The theme of this psalm is consistent throughout. It is a poetic testimony in praise of God’s holy, unchanging word. Here we find the alpha and omega of the psalms—a literary tribute to the A to Z wonder of God’s word. Every letter trumpets the salutary goodness of God’s written word.
From the beginning of this poetic masterpiece the author recognizes his need. His life needs to be governed by the law of the LORD. His goal and heart’s desire is to lead a blameless life. God’s blessing comes to such a person. Blessed are those whose ways are blameless, who walk according to the law of the LORD. Blessed are those who keep his statutes and seek him with all their heart—they do no wrong but follow his ways.

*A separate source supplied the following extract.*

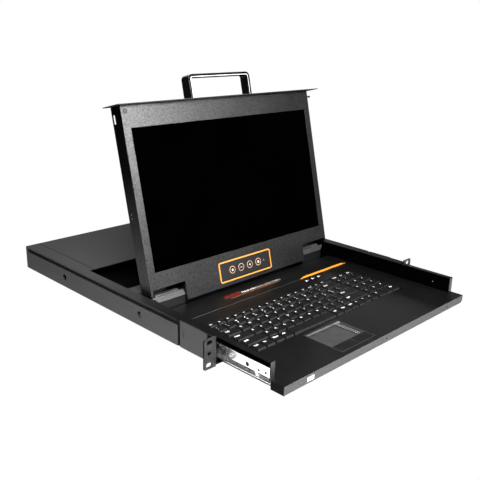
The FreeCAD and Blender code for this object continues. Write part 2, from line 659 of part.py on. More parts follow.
# Hinge blocks on the tray, each with a friction barrel and a sloping front plate.
block_x = (notch_in + block_play, notch_in + block_play + block_w)
slope = ((-11.4, -2.3), (-6.2, 5.2))
outline = [(slope[0][0], floor_top - axis_z), slope[0], slope[1], (4.8, 5.2), (9.8, 0.2),
           (9.8, floor_top - axis_z)]
block = prism_x([(axis_y + y, axis_z + z) for y, z in outline], *block_x)
barrel_x = block_x[1] - barrel_len
axis_at = V(block_x[0] - 1, axis_y, axis_z)
block = block.cut(rod(shaft_r + shaft_play, block_w + 2, axis_at, V(1, 0, 0)))
barrel = rod(barrel_r, barrel_len, V(barrel_x, axis_y, axis_z), V(1, 0, 0))
block = block.cut(barrel)
save_both(block, "hinge_blocks")
barrel = barrel.cut(rod(shaft_r + shaft_play, block_w + 2, axis_at, V(1, 0, 0)))
save_both(barrel, "hinge_barrels")
(ya, za), (yb, zb) = slope
run = math.hypot(yb - ya, zb - za)
plate_t = 0.8
corners = [(block_x[0], ya, za), (block_x[1], ya, za), (block_x[1] + 8.2, yb, zb),
           (block_x[0], yb, zb)]
ring = [V(x, axis_y + y, axis_z + z) for x, y, z in corners]
slab = Part.Face(Part.makePolygon(ring + ring[:1]))
slab = slab.extrude(V(0, -(zb - za) / run * plate_t, (yb - ya) / run * plate_t))
save_both(slab, "hinge_plates")

# ================= screen =================
# Built upright with the hinge axis on the X axis, then leaned back and set on the hinge.
front = -shell_front
back = front + shell_d
top = screen_up + screen_h + top_band


def place(shape):
    out = shape.copy()
    out.rotate(V(0, 0, 0), V(1, 0, 0), -tilt)
    out.translate(V(0, axis_y, axis_z))
    return out


def save_screen(shape, node):
    save(place(shape), node)


side_in = shell_half - shell_t
shell = box(-shell_half, shell_half, front, back, -shell_low, top)
shell = shell.cut(box(-side_in, side_in, front + shell_t, back + 1,
                      -shell_low + shell_t, top - shell_t))
for side in (-1, 1):
    a, b = sorted((side * notch_in, side * (shell_half + 1)))
    shell = shell.cut(box(a, b, front - 1, back + 1, -shell_low - 1, notch_side))
    a, b = sorted((side * notch_in, side * notch_out))
    shell = shell.cut(box(a, b, front - 1, back + 1, -shell_low - 1, notch_up))
    shell = shell.fuse(box(a, b, front, back, notch_up, notch_up + shell_t))
    a, b = sorted((side * (notch_in - shell_t), side * notch_in))
    shell = shell.fuse(box(a, b, front, back, -shell_low, notch_up + shell_t))
    a, b = sorted((side * (shell_half - shell_t), side * shell_half))
    slot_z = screen_up + screen_h + side_slot_up
    shell = shell.cut(box(a - 1, b + 1, front + 16.4, front + 21.6, slot_z - 6.5, slot_z + 6.5))
    for k in range(8):
        vent_z = screen_up + 90 - 5.8 * k
        shell = shell.cut(rod(1.2, 4, V(a - 1, front + 17, vent_z), V(1, 0, 0)))
shell = shell.cut(box(-screen_w / 2, screen_w / 2, front - 1, front + shell_t + 1,
                      screen_up, screen_up + screen_h))
shell = shell.cut(rod(shaft_r + 0.2, 2 * rack_w, V(-rack_w, 0, 0), V(1, 0, 0)))
osd_buttons = [osd_first + k * osd_pitch for k in range(4)]
for x in osd_buttons:
    shell = shell.cut(rod(cap_r + cap_play, 4, V(x, front - 1, osd_up), V(0, 1, 0)))
pin_z = screen_up + screen_h + latch_up
pin_y = front + 3.5
shell = shell.cut(rod(2.3, 4, V(side_in - 1, pin_y, pin_z), V(1, 0, 0)))
save_screen(shell.removeSplitter(), "screen_shell")

# Recessed back, stepping out to full depth around the hinges.
back_y = front + back_depth
step_z = notch_up + shell_t
cover = box(-side_in, side_in, back_y, back_y + shell_t, step_z, top - shell_t)
low_half = notch_in - shell_t
cover = cover.fuse(box(-low_half, low_half, back_y, back, step_z, step_z + shell_t))
cover = cover.fuse(box(-low_half, low_half, back - shell_t, back,
                       -shell_low + shell_t, step_z + shell_t))
save_screen(cover.removeSplitter(), "screen_back")

# Display module held between two side rails.
module_half = side_in - module_in
module_z0 = screen_up - module_over
module = box(-module_half, module_half, front + shell_t, front + shell_t + module_deep,
             module_z0, module_z0 + screen_h + module_h)
save_screen(module, "display_module")
guide_x = module_half - 7
rail = box(module_half, side_in, front + shell_t, back_y, screen_up, pin_z + 5)
rail = rail.fuse(box(guide_x, side_in, front + shell_t, back_y, pin_z - 5, pin_z + 5))
rail = rail.cut(rod(pin_r + pin_play, 20, V(guide_x - 3, pin_y, pin_z), V(1, 0, 0)))
rail = rail.removeSplitter()
save_screen(Part.makeCompound([rail, flip(rail)]), "display_rails")

# The panel that closes the rack opening when the drawer is folded and pushed in.
panel_half = lip_half - panel_play
panel_front = panel_rise - axis_z
panel = box(-panel_half, panel_half, panel_front, panel_front + ear_h - panel_less,
            top, top + panel_t)
save_screen(panel, "front_panel")

# Handle: a flat bar bent to a U.
grip_z = top + panel_t
grip_y = front + grip_back
outer = box(-grip_half, grip_half, grip_y, grip_y + grip_w, grip_z, grip_z + grip_reach)
inner = box(-grip_half + grip_t, grip_half - grip_t, grip_y - 1, grip_y + grip_w + 1,
            grip_z - 1, grip_z + grip_reach - grip_t)


def round_top(shape, r):
    z_top = shape.BoundBox.ZMax
    edges = [e for e in shape.Edges if abs(e.CenterOfMass.z - z_top) < 0.01
             and abs(e.CenterOfMass.x) > 1 and e.BoundBox.XLength < 0.01]
    return shape.makeFillet(r, edges)


grip = round_top(outer, grip_r).cut(round_top(inner, grip_r - grip_t))
save_screen(grip, "handle")

# Hinge arms: a shaft on each side, with the block and leaf that hold it inside the shell.
leaf_x = (notch_in - leaf_in - leaf_w, notch_in - leaf_in)
arm = box(*leaf_x, -6, 6, -shell_low + shell_t, 8)
arm = arm.fuse(box(*leaf_x, back_y - 2.4, back_y, 8, leaf_h))
arm = arm.fuse(rod(shaft_r, block_x[1] - 1 - leaf_x[0], V(leaf_x[0], 0, 0), V(1, 0, 0)))
save_both(place(arm.removeSplitter()), "hinge_arms")

# Button panel: gilt frame, four ringed buttons and the board behind them.


def rounded_plate(x0, x1, z0, z1, r):
    plate = box(x0, x1, front - osd_t, front, z0, z1)
    return plate.makeFillet(r, [e for e in plate.Edges if e.BoundBox.YLength > osd_t / 2])


osd = rounded_plate(*osd_x, *osd_z, 4.0)
hollow = rounded_plate(osd_x[0] + osd_trim, osd_x[1] - osd_trim,
                       osd_z[0] + osd_trim, osd_z[1] - osd_trim, 4.0 - osd_trim)
save_screen(osd.cut(hollow), "button_frame")
rings = []
for x in osd_buttons:
    disc = rod(ring_r, osd_t, V(x, front - osd_t, osd_up), V(0, 1, 0))
    rings.append(disc.cut(rod(cap_r + cap_play, 2, V(x, front - 1, osd_up), V(0, 1, 0))))
save_screen(Part.makeCompound(rings), "button_rings")
board_gap = 2.7
board_y = front + shell_t + board_gap
osd_board = box(osd_x[0] + 4, osd_x[1] - 4, board_y, board_y + 1.2, osd_up - 8.6, osd_up + 8.4)
for n, x in enumerate(osd_buttons):
    axis = V(x, front - 0.9, osd_up)
    button = rod(cap_r, 3.6, axis, V(0, 1, 0))
    button = button.fuse(rod(1.5, 7.0, axis, V(0, 1, 0)))
    save_screen(button.removeSplitter(), "menu_button_%d" % (n + 1))
    osd_board = osd_board.cut(rod(1.55, 4, V(x, board_y - 1, osd_up), V(0, 1, 0)))
for x in (osd_x[0] + 8, osd_x[1] - 8):
    osd_board = osd_board.fuse(rod(2.0, board_gap, V(x, front + shell_t, osd_up), V(0, 1, 0)))
save_screen(osd_board.removeSplitter(), "button_board")

# Side latch pin with a ball end, guided by the widened top of the right-hand rail.
pin_end = shell_half + pin_out
pin = rod(pin_r, pin_len, V(pin_end - pin_len, pin_y, pin_z), V(1, 0, 0))
pin = pin.fuse(Part.makeSphere(1.9, V(pin_end, pin_y, pin_z)))
save_screen(pin.removeSplitter(), "latch_pin")

# Screws: round heads that stand on the sheet they hold.
heads = []
for y, z in ((leg_len - 5, 23.2), (leg_len - 7, 18.4)):
    for side in (-1, 1):
        heads.append(rod(1.5, 0.5, V(side * bar_out, y, z), V(side, 0, 0)))
for x in (-post_x, -screw_in, screw_in, post_x):
    heads.append(rod(2.6, 1.2, V(x, body_len, rim_z - 4.8), V(0, 1, 0)))
save(Part.makeCompound(heads), "case_screws")
heads = []
for z in (screen_up - 13.7, screen_up + 20.7):
    for side in (-1, 1):
        heads.append(rod(1.6, 0.5, V(side * shell_half, front + 4.2, z), V(side, 0, 0)))
heads.append(rod(1.7, 0.5, V(shell_half - 34.6, front, pin_z + 2.4), V(0, -1, 0)))
for x in (-screw_out, -screw_in, screw_in, screw_out):
    for z in (screen_up + screw_edge - 0.8, top - screw_edge):
        heads.append(rod(2.4, 1.0, V(x, back_y + shell_t, z), V(0, 1, 0)))
save_screen(Part.makeCompound(heads), "screen_screws")
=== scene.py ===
import json
import math

import bmesh
import bpy
import numpy as np
from mathutils import Matrix, Vector


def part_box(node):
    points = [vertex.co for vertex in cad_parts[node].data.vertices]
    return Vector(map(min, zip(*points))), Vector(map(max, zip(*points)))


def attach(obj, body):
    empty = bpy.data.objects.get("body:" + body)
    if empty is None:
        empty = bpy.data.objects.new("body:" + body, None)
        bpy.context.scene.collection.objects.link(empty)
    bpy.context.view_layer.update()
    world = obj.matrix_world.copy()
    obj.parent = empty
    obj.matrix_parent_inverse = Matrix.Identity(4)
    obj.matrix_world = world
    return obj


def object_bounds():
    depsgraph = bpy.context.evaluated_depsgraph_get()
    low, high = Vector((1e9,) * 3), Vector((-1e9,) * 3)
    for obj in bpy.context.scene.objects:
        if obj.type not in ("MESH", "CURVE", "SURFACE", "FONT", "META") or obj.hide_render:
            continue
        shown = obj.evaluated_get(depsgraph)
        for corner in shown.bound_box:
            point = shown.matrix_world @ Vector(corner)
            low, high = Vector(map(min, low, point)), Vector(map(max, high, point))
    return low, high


# Looks of a rackmount screen and keyboard drawer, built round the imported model.
# X to the right, Y into the rack, Z up. Lengths are in metres, and those that are
# multiplied by MM where they are used are in millimetres.

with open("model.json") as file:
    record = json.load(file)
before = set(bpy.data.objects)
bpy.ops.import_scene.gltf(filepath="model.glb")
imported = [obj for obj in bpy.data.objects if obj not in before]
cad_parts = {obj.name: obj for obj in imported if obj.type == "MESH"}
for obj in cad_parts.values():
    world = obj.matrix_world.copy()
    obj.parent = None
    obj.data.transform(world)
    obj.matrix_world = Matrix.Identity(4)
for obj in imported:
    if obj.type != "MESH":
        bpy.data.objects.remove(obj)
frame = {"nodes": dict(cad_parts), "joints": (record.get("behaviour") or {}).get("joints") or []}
size_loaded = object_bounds()
MM = 0.001


# ---------------------------------------------------------------- camera

CAMERA_AT = (-0.760488, -0.584834, 0.405439)
CAMERA_TURN = (44.764, -17.63, 1.076)      # yaw to the right, pitch, roll, in degrees
LENS, SENSOR = 50.715, 36.0                # mm


def camera():
    """A lens at the front left, a little above the drawer."""
    yaw, pitch, roll = (math.radians(a) for a in CAMERA_TURN)
    ahead = Vector((math.sin(yaw) * math.cos(pitch), math.cos(yaw) * math.cos(pitch),
                    math.sin(pitch)))
    level = Vector((math.cos(yaw), -math.sin(yaw), 0))
    upright = level.cross(ahead)
    right = level * math.cos(roll) + upright * math.sin(roll)
    up = upright * math.cos(roll) - level * math.sin(roll)
    data = bpy.data.cameras.new("camera")
    data.lens = LENS
    data.sensor_width = SENSOR
    data.clip_start = 0.05
    data.clip_end = 50
    cam = bpy.data.objects.new("camera", data)
    bpy.context.scene.collection.objects.link(cam)
    turn = Matrix((right, up, -ahead)).transposed()
    cam.matrix_world = Matrix.Translation(CAMERA_AT) @ turn.to_4x4()
    bpy.context.scene.camera = cam


camera()


# ---------------------------------------------------------------- materials

def new_material(name):
    """A material, its node tree and its shader."""
    mat = bpy.data.materials.new(name)
    mat.use_nodes = True
    tree = mat.node_tree
    return mat, tree, tree.nodes["Principled BSDF"]


def noise(tree, scale, detail=3.0, stretch=(1, 1, 1), rough=0.55):
    """Noise over the piece's own axes, with scale in cells per metre."""
    where = tree.nodes.new("ShaderNodeTexCoord")
    mapping = tree.nodes.new("ShaderNodeMapping")
    mapping.inputs["Scale"].default_value = stretch
    tree.links.new(where.outputs["Object"], mapping.inputs["Vector"])
    tex = tree.nodes.new("ShaderNodeTexNoise")
    tex.inputs["Scale"].default_value = scale
    tex.inputs["Detail"].default_value = detail
    tex.inputs["Roughness"].default_value = rough
    tree.links.new(mapping.outputs["Vector"], tex.inputs["Vector"])
    return tex.outputs["Fac"]


def ramp(tree, fac, stops):
    """A colour ramp; stops are (place, colour)."""
    node = tree.nodes.new("ShaderNodeValToRGB")
    marks = node.color_ramp.elements
    while len(marks) < len(stops):
        marks.new(0.5)
    for mark, (place, colour) in zip(marks, stops):
        mark.position = place
        mark.color = (*colour, 1)
    tree.links.new(fac, node.inputs["Fac"])
    return node.outputs["Color"]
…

In a world of injustice and moral rot the words of Psalm 119 pierce like a steel-tipped bullet to the heart.
Response: LORD God, like the psalmist I want to fall in love with your word. Here is the purpose to my desire. I want to live a blameless life that brings honor to my Maker because you are good. Amen.

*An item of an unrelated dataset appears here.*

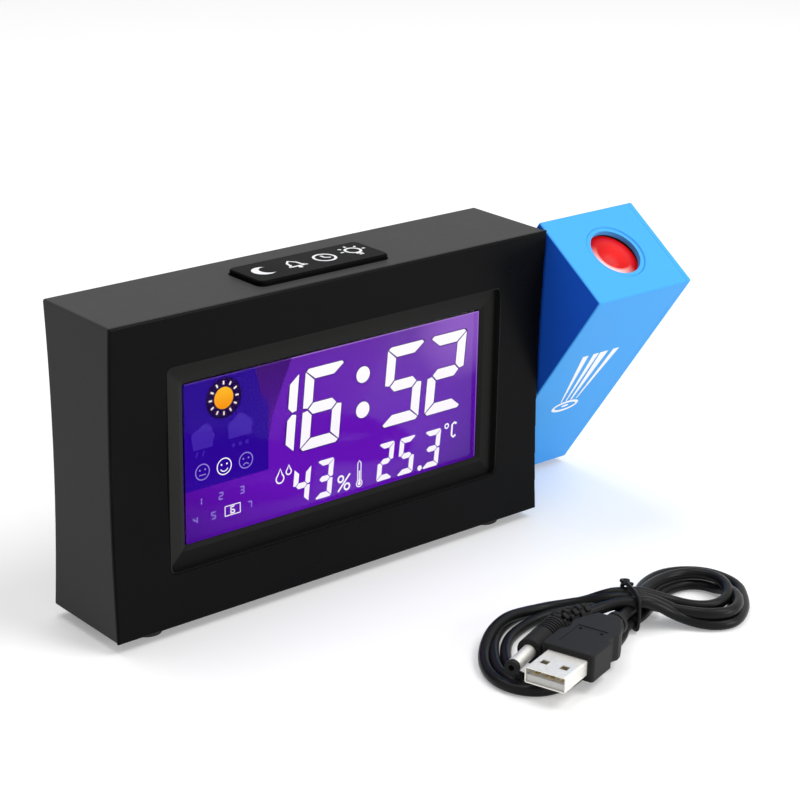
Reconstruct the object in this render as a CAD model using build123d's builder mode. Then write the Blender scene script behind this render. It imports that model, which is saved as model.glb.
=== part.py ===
from build123d import *
import os
from math import cos, pi, radians, sin, sqrt

os.makedirs("parts", exist_ok=True)

# Projection alarm clock, millimetres, +Z up, front towards -Y.
# Origin: middle of the footprint, on the table. The projector block is shown turned forward.

# ---------------------------------------------------------------- driving dimensions
BODY_W = 154.4          # clock body, along X
BODY_H = 90.0
BODY_D = 33.0           # at its top and bottom edges
FRONT_SAG = 1.5         # how far the waisted front goes in at mid height
REAR_SAG = 2.2
FOOT_H = 3.2
WALL = 2.0
EDGE_R = 0.7            # rounding of the outer edges

BLOCK_W = 39.5          # projector block, along X
BLOCK_D = 33.0
BLOCK_H = 90.0
BLOCK_WALL = 2.0
BLOCK_GAP = 0.8         # between the body and the block
BLOCK_TILT = 34.5       # degrees forward of upright

FIT = 0.15              # clearance of parts that are set into each other
GAP = 0.3               # clearance of parts that move past each other
RUN = 0.05              # radial clearance of the pivot
TOUCH = 0.05            # between stacked parts

COVER_T = 2.0           # front cover
COVER_RIM = 1.0         # what shows of its edge on the sides
COVER_ROUND = 0.5
SEAM = 0.08
LIP_T = 1.2
LIP_DEPTH = 1.6

DISPLAY_OFF_X = 0.55    # display centre from the body's centre
DISPLAY_OFF_Z = 0.3
BEZEL_W = 119.5
BEZEL_H = 60.0
BEZEL_R = 2.0
BEZEL_RIM = 0.35        # flat rim outside the bevel
BEZEL_PROUD = 0.5       # above the waisted front at mid height
BEVEL_DEPTH = 2.6
WINDOW_W = 107.0        # opening
WINDOW_H = 47.4
WINDOW_STEP = 0.25
WINDOW_LAP = 1.9        # window hidden under the bezel, each side
WINDOW_T = 1.0
FLANGE_LAP = 1.6
FLANGE_T = 1.2

LCD_T = 2.2
LCD_LAP = 1.3           # glass beyond the opening, each side
LCD_LEDGE = 4.0         # contact ledge below the picture
GUIDE_T = 3.0
GUIDE_LAP = 0.6
FRAME_WALL = 1.6
FRAME_BACK = 1.0
STRIP_T = 1.6           # backlight strip beside the light guide
ZEBRA_T = 2.2

BOARD_W = 133.0
BOARD_H = 60.0
BOARD_T = 1.6
SMALL_BOARD_T = 1.2

BUTTON_W = 45.8
BUTTON_D = 16.1
BUTTON_PROUD = 1.5
BUTTON_R = 2.2
BUTTON_OFF_X = -1.85    # from the body's centre
BUTTON_BACK = 13.9      # its middle behind the body's front edge
BUTTON_SKIN = 1.5
BUTTON_STEM_R = 2.4
BUTTON_TRAVEL = 0.8
FLANGE_EDGE = 1.4       # button flange beyond its opening

KEYS = 6
KEY_PITCH = 15.0
KEY_W = 9.0
KEY_H = 5.5
KEY_PROUD = 1.1
KEY_TRAVEL = 0.5
KEY_DROP = 16.0         # key row below the body's top
REST_GAP = 0.1          # between a resting button and its switch

SWITCH_W = 6.0
SWITCH_H = 3.5
PLUNGER_H = 0.9
PLUNGER_R = 1.7

CELL_R = 5.25           # AAA
CELL_L = 44.5
CONTACT_T = 0.4
BAY_X = -20.0
BAY_UP = 19.5           # battery bay centre above the body's bottom
BAY_W = 54.0
BAY_WALL = 1.3
CELL_GAP = 0.7          # between the two cells
CELL_PLAY = 0.7         # between a cell and the door
NUB_R = 1.9
NUB_L = 1.0
CONTACT_W = 9.0
DOOR_LAP = 1.8
DOOR_T = 1.6
DOOR_RIB_W = 24.0
DOOR_RIB_T = 1.0
DOOR_RIB_OUT = 1.8

SHAFT_R = 8.0
SHAFT_BORE_R = 4.5
HUB_LAP = 0.7           # hub beyond the retainer, all round
HUB_DEPTH = 2.2
WASHER_T = 0.6
RETAINER_ROOM = 1.0     # between the retainer and the rear wall
RETAINER_T = 1.8
RETAINER_SCREW_IN = 1.6 # its screws inside the shaft's outline

LENS_R = 8.9
APERTURE_R = 9.8
LENS_DOME = 2.6
LENS_SINK = 0.5         # dome's top below the block's top face
TUBE_WALL = 1.2
TUBE_LEN = 34.0

JACK_X = 38.0
JACK_UP = 16.0
JACK_NOSE_R = 3.1
JACK_BODY = 9.0
JACK_LEN = 11.0
JACK_BORE = 8.5
PLUG_R = 2.0            # 4.0 mm barrel plug
PIN_R = 0.8

BUZZER_OFF_X = 22.0     # from the body's left side
BUZZER_UP = 29.0
BUZZER_R = 9.5
BUZZER_T = 3.2
BUZZER_HOLE_R = 7.0
SOUND_HOLE_R = 0.9
SOUND_RING = 3.2        # radius of the first ring of sound holes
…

Your Turn: Is holy living one of your goals? Do you see value in leading a blameless life before God?
Reading: Psalm 115
All you Israelites, trust in the LORD—
he is their help and shield.
House of Aaron, trust in the LORD—
he is their help and shield.
You who fear him, trust in the LORD—
he is their help and shield.
The LORD remembers us and will bless us:
He will bless his people Israel,
he will bless the house of Aaron,
he will bless those who fear the LORD—
small and great alike.
May the LORD cause you to flourish,
both you and your children.
May you be blessed by the LORD,
the Maker of heaven and earth.
The highest heavens belong to the LORD,
but the earth he has given to mankind.
It is not the dead who praise the LORD,
those who go down to the place of silence;
it is we who extol the LORD, both now and forevermore.
Praise the LORD (NIV).
As a sharp contrast to placing our trust in the lifeless idols of this world, Psalm 115 calls us to place our trust God. Today’s reading begins with a threefold call to trust the LORD. All you Israelites, trust in the LORD—he is their help and shield. House of Aaron, trust in the LORD—he is their help and shield. You who fear him, trust in the LORD—he is their help and shield.
For those who are logically minded, there is a simple equation or formula at work here. Trust in the LORD results in help and protection—he [the LORD] is their help and shield. Our trust or faith in God brings a response from Him. The LORD’s response is both active and passive. He provides help; He intervenes by actively assisting us. From personal experience I know the LORD has been my help. In the nick of time He has provided words of knowledge and wisdom. He has opened the windows of heaven and poured out blessings when needed most. He has sent help in various forms and in ways too numerous to mention.
But the LORD is also our shield. He protects us from the slings and arrows of the evil one. He shields us from the enemy’s attacks, whether it is from physical harm, or spiritual attacks that undermine our faith through faulty reasoning or deceptive philosophies. The LORD is our sure defense. We can draw strength from this promise: He will bless those who fear the LORD—small and great alike.
Response: Father God, I trust you to be my help and my shield. Keep me safe from the evil one. Thank you for all your help through the years. You have been faithful to keep your word. Amen.
Your Turn: Can you think of instances when God has helped you?